The day after I published this, NPR decided that it was newsworthy to report on President Obama’s problems with staffing the Treasury Department. I’m glad they read my blog.
A week later, the problems have only gotten worse. Timothy Geithner, tax cheat, is still alone at the top of the Treasury Department, without a single deputy secretary, undersecretary, or assistant secretary. Here is a list of the positions that need to be filled, and other than the Treasury, not a single nomination has even gone to the Senate for confirmation. It’s not like there’s a financial crisis going on or anything.
In fact, just this week, 3 nominees for Treasury Department positions have withdrawn from consideration, before their nominations were sent to the Senate.
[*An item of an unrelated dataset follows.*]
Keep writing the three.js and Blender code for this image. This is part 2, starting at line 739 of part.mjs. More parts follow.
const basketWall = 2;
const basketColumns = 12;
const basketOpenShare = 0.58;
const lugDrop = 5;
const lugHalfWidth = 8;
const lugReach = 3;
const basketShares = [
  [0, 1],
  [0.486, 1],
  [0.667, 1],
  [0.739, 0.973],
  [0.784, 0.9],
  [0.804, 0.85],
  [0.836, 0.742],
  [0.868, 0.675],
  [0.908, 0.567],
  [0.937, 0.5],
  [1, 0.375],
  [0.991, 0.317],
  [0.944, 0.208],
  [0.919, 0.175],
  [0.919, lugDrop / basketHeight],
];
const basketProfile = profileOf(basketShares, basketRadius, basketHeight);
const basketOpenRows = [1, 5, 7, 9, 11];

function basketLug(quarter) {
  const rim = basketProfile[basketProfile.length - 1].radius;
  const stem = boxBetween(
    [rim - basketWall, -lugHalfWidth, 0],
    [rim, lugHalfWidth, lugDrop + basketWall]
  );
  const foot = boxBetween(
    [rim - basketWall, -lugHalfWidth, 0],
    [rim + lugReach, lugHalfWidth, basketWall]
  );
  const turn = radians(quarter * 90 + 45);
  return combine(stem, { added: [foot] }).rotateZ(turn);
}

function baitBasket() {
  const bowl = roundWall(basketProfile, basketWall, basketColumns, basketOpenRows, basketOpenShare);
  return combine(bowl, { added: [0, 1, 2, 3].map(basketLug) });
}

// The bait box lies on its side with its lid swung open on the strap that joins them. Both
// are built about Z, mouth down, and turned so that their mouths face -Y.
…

George Stephanopoulos, hardly a member of the vast right-wing conspiracy, reported that “H. Rodgin Cohen, a partner in the New York law firm Sullivan & Cromwell LLP, and the leading candidate for Deputy Treasury Secretary, has withdrawn from consideration.” The reason given was that “an issue arose in the final stages of the vetting process.”
Before H. Rodgin Cohen, Annete Nazareth had withdrawn from consideration. According to the article:
Nazareth was forced to withdraw from consideration for the deputy treasury slot because senators made it clear she would face tough questioning over her time at the Securities and Exchange Commission — tenure that overlapped with the agency’s failure to catch Bernie Madoff.
Meanwhile,
the candidate for Undersecretary for International Affairs, Caroline Atkinson, was told she had to withdraw after a “tax problem” was revealed early in the vetting process, according to officials.
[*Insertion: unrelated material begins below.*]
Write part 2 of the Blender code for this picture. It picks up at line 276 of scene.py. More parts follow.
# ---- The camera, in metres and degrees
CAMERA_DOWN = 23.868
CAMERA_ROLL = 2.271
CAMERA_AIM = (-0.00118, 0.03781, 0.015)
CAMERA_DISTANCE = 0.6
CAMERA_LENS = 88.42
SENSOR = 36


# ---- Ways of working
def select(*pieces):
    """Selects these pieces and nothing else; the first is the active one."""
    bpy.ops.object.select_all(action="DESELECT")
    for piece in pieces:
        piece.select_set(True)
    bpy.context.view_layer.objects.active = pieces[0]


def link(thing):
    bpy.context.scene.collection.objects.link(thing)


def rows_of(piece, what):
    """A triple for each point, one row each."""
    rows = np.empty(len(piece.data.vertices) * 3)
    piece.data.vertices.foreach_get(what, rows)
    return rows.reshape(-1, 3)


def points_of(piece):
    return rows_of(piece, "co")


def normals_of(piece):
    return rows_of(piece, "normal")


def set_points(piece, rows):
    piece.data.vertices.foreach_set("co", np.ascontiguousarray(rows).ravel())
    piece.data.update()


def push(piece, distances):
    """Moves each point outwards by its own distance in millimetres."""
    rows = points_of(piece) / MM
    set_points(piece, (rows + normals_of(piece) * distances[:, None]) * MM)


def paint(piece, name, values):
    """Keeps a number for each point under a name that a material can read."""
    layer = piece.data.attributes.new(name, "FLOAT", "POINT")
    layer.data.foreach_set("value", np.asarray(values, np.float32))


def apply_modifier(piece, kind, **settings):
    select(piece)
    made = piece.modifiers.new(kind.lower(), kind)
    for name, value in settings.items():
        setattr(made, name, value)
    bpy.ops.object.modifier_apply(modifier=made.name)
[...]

Wow. If George W. Bush had these problems I sure don’t remember them.
And the beat goes on:
http://www.businessinsider.com/obama-puts-new-cio-vivek-kundra-on-suspension-2009-3
http://voices.washingtonpost.com/44/2009/03/12/urban_policy_director_says_hes.html?wprss=44
You couldn’t make this stuff up, and if you wrote a story with this plot it would be considered over the top.
At least they didn’t claim they were going to be the most ethical administration in history.
Oh my goodness. While Googling for more information on the above, I came across ANOTHER one.
http://voices.washingtonpost.com/44/2009/03/02/tax_problems_surface_for_trade.html?hpid=topnews
Admittedly, this one would probably be trivial if it weren’t part of a pattern. I mean, $10,000 in unpaid taxes wouldn’t be trivial for most people, but at the level these guys play at, the kind of omissions he made are probably not all that unusual. But still.